[Collected material start]

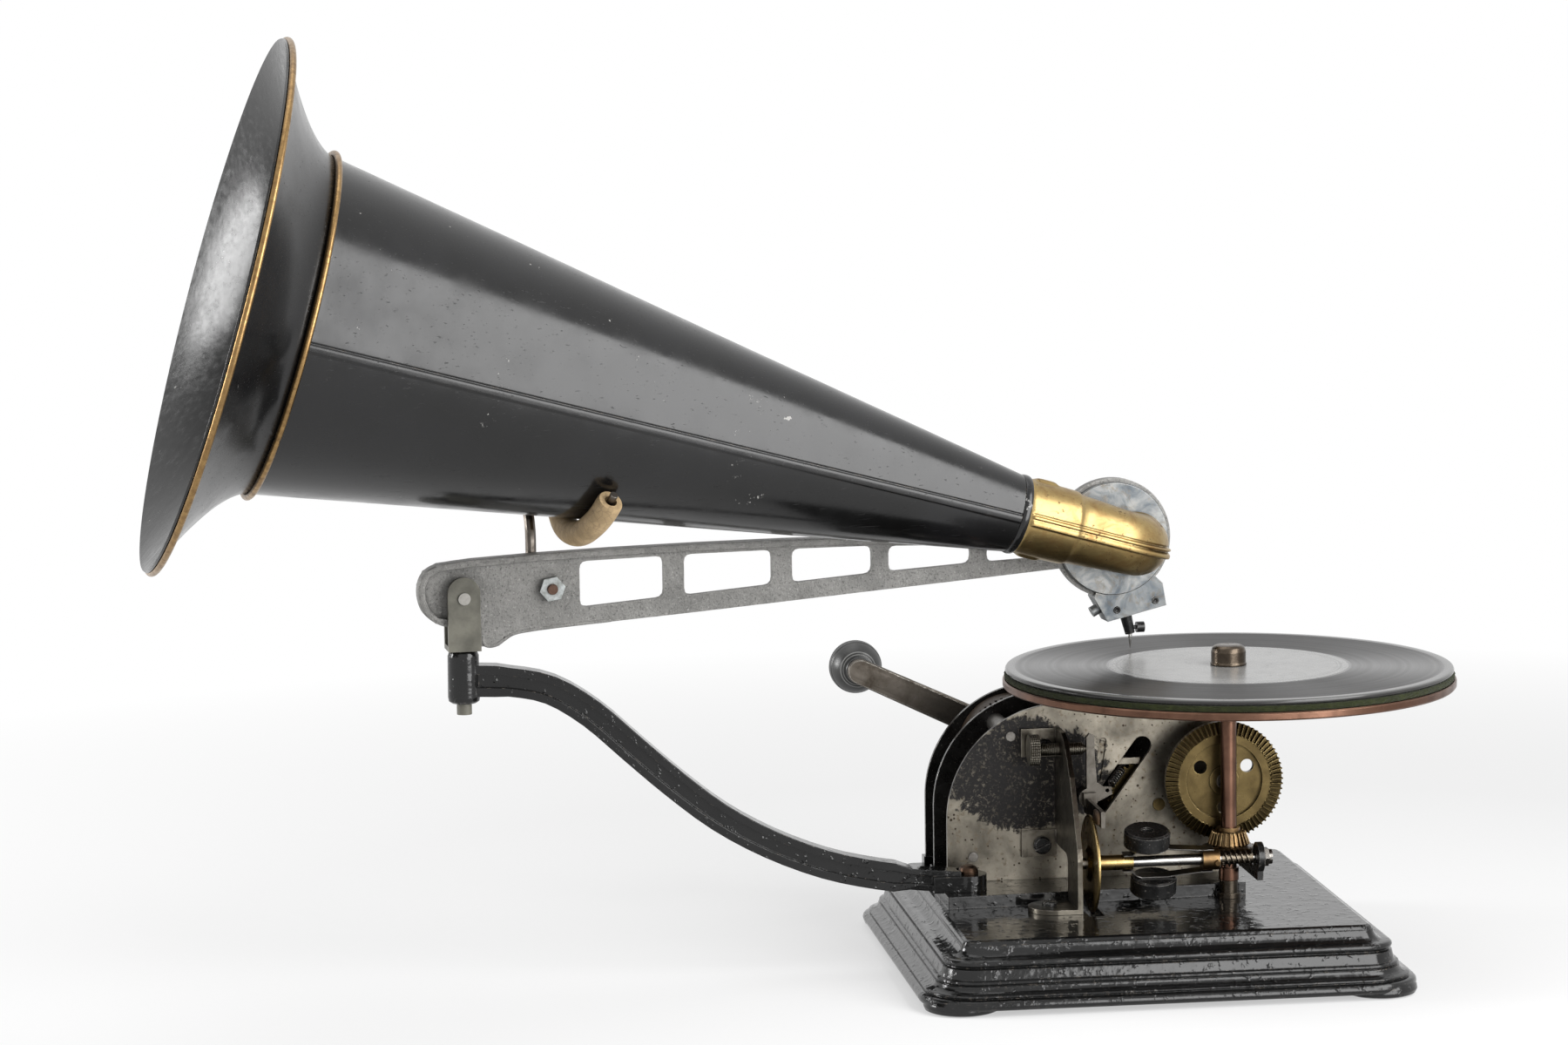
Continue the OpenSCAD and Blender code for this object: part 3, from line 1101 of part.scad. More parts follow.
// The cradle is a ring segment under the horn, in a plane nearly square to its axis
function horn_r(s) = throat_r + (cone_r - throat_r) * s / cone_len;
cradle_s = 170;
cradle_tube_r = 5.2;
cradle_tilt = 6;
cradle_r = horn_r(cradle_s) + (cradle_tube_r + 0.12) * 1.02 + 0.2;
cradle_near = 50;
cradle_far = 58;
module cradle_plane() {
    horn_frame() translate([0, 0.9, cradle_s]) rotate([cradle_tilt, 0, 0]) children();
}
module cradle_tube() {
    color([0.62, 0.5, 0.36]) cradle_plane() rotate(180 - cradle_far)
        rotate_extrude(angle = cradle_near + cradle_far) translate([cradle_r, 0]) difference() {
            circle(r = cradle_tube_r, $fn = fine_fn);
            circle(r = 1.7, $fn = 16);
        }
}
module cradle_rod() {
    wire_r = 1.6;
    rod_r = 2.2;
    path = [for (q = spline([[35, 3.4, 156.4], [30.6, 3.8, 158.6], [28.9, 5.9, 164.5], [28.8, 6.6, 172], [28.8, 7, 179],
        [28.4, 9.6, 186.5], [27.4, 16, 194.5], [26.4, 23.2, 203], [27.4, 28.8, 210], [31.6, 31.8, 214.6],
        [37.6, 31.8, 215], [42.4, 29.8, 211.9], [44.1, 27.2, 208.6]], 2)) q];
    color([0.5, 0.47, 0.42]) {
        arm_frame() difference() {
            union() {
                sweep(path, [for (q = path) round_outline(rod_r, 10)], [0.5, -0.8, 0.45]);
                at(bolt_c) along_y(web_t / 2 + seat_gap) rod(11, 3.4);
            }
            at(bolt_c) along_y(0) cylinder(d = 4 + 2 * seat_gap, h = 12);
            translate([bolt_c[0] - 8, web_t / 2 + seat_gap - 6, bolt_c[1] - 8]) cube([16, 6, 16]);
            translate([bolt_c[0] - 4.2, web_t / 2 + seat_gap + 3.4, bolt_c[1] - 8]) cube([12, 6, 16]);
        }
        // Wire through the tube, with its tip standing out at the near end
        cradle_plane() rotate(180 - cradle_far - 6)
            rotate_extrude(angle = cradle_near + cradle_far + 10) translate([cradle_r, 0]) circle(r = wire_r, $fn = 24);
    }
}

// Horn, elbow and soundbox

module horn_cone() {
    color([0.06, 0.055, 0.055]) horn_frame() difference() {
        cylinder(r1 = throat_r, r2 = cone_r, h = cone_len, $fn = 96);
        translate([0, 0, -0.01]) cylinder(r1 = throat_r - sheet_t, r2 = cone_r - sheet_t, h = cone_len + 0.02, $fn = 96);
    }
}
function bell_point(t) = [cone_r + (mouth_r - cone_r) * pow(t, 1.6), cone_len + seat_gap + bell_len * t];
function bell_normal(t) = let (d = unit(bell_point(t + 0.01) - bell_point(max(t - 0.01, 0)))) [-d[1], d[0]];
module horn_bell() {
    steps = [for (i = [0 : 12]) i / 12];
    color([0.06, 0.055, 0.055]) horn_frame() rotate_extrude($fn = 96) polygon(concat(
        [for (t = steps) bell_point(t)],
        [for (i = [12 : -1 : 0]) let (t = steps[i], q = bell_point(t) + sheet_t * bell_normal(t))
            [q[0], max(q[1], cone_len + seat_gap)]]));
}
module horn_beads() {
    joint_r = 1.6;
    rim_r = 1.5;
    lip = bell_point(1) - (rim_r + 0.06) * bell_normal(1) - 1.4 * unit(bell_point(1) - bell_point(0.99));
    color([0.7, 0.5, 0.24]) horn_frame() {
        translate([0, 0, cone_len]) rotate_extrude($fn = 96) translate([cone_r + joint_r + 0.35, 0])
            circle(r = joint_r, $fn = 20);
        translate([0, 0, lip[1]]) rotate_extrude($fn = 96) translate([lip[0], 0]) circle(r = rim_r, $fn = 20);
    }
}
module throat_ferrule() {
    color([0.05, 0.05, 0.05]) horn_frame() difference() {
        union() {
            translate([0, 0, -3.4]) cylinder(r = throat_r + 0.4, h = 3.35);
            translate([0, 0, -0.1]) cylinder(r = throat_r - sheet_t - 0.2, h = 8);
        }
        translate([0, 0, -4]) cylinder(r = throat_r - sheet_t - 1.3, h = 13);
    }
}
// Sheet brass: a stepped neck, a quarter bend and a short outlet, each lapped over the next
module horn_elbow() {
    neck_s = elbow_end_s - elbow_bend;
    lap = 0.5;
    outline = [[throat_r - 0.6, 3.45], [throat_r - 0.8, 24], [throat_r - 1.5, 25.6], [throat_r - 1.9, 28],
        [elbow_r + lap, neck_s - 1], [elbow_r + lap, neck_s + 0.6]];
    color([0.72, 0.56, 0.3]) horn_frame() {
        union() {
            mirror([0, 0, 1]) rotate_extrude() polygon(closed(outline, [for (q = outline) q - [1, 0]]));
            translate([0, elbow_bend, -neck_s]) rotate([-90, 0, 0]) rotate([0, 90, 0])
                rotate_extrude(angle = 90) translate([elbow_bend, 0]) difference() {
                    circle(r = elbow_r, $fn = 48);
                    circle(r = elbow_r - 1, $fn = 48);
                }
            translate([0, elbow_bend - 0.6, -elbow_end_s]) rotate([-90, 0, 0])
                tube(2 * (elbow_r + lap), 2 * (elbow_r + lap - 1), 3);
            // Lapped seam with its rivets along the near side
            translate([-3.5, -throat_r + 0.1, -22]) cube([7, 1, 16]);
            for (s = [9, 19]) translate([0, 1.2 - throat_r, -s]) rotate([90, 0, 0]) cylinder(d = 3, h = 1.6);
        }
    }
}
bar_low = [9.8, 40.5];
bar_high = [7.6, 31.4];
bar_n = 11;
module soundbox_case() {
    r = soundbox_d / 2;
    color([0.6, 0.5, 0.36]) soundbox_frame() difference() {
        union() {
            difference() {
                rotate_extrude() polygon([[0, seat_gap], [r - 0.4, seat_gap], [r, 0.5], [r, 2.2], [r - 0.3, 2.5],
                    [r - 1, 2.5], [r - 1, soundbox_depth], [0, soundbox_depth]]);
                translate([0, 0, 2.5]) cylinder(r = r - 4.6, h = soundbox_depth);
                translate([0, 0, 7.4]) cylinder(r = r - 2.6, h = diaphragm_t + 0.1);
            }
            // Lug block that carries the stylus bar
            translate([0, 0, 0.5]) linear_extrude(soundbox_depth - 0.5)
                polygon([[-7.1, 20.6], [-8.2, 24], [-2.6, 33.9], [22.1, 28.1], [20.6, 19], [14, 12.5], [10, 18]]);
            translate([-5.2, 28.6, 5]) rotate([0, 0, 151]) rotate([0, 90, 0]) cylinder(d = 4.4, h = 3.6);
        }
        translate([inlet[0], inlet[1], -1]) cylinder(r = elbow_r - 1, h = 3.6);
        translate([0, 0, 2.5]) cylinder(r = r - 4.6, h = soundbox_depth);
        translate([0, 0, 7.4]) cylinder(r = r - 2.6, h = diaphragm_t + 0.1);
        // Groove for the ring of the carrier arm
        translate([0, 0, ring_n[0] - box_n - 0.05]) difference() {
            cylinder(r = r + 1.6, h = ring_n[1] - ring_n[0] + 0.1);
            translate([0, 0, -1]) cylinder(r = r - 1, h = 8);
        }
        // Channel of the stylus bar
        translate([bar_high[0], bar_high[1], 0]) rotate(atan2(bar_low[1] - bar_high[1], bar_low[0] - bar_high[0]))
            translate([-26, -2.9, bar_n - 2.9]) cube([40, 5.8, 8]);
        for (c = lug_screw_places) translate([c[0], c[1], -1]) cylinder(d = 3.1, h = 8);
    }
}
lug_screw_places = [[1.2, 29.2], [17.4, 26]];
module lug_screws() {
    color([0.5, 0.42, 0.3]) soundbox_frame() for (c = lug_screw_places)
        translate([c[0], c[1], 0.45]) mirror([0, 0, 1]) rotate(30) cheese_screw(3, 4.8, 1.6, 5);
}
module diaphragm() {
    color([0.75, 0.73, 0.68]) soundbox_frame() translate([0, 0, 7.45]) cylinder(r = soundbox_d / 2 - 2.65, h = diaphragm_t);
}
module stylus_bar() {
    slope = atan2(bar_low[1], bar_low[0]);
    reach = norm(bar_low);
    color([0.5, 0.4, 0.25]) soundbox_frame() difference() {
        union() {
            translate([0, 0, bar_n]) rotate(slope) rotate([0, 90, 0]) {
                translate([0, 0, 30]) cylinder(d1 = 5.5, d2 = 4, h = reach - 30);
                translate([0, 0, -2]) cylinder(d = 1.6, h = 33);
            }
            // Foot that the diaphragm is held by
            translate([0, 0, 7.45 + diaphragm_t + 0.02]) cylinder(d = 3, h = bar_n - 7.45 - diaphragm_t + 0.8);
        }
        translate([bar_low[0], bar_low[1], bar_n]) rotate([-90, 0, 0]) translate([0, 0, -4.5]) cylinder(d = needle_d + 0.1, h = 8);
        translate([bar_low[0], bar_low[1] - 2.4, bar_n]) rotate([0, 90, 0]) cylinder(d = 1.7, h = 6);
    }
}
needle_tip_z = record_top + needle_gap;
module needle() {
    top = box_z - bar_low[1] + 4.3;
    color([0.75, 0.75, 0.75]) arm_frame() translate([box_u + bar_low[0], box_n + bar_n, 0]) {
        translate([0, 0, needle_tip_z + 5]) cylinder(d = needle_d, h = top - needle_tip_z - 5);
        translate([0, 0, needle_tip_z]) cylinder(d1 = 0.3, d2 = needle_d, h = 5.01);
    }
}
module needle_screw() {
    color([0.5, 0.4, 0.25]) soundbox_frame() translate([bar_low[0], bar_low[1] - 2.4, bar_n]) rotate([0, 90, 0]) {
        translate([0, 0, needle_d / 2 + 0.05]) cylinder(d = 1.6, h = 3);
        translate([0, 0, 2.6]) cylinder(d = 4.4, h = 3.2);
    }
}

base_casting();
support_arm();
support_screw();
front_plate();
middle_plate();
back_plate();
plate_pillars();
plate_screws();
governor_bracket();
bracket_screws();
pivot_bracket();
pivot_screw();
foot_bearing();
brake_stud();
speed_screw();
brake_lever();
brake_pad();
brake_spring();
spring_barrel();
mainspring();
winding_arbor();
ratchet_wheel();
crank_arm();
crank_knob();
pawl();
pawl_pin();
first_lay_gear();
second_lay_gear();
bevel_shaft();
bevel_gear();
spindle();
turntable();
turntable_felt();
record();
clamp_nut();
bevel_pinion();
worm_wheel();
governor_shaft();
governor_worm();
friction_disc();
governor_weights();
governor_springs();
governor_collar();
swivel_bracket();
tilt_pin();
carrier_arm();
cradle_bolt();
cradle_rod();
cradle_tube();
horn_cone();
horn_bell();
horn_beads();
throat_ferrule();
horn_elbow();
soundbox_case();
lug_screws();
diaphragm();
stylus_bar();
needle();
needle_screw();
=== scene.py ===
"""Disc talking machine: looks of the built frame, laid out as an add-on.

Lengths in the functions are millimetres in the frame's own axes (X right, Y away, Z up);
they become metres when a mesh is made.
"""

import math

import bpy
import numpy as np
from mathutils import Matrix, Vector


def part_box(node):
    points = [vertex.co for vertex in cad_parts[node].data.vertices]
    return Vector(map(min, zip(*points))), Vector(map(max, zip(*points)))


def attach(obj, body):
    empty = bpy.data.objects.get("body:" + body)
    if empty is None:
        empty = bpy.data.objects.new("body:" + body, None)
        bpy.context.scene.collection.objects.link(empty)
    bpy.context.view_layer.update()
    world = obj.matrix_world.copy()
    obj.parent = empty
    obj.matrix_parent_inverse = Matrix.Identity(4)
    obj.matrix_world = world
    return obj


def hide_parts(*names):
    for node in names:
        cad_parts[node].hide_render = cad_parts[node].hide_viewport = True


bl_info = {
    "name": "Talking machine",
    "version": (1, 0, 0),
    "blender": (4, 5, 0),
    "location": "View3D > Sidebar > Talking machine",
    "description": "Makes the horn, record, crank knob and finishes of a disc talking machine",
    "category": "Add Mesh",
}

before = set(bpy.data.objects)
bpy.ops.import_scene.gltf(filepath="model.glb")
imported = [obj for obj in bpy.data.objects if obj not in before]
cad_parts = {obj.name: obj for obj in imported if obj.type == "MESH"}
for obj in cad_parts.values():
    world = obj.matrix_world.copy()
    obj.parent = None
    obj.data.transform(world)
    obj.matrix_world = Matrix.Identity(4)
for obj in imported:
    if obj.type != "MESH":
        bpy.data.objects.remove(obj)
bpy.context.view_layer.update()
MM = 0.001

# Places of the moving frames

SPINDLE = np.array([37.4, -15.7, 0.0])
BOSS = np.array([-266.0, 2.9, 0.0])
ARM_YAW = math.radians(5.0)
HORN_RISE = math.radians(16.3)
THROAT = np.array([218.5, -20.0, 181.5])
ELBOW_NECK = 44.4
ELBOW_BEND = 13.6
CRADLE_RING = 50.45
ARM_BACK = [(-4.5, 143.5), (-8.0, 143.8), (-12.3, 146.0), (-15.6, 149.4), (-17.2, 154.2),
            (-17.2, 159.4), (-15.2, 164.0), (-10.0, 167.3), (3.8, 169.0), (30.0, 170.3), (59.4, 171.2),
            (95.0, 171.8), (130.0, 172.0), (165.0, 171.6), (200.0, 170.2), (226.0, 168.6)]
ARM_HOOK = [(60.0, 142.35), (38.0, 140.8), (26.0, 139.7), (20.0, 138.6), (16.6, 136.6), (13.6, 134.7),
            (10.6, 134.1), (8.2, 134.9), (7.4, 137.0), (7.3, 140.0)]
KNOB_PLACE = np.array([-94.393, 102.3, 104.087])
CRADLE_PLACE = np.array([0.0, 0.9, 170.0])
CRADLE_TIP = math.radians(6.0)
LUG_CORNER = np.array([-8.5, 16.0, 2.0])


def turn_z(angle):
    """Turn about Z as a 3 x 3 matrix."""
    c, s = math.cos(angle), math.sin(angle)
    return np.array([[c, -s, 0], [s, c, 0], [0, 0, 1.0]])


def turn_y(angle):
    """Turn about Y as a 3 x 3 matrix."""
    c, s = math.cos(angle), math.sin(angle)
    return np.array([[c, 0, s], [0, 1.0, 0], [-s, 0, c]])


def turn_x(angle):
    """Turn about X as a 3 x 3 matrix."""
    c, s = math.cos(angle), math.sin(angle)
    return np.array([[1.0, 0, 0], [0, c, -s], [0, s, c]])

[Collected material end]

Say how many lines in this listing hold the string "empty", giving the count and nothing more.

5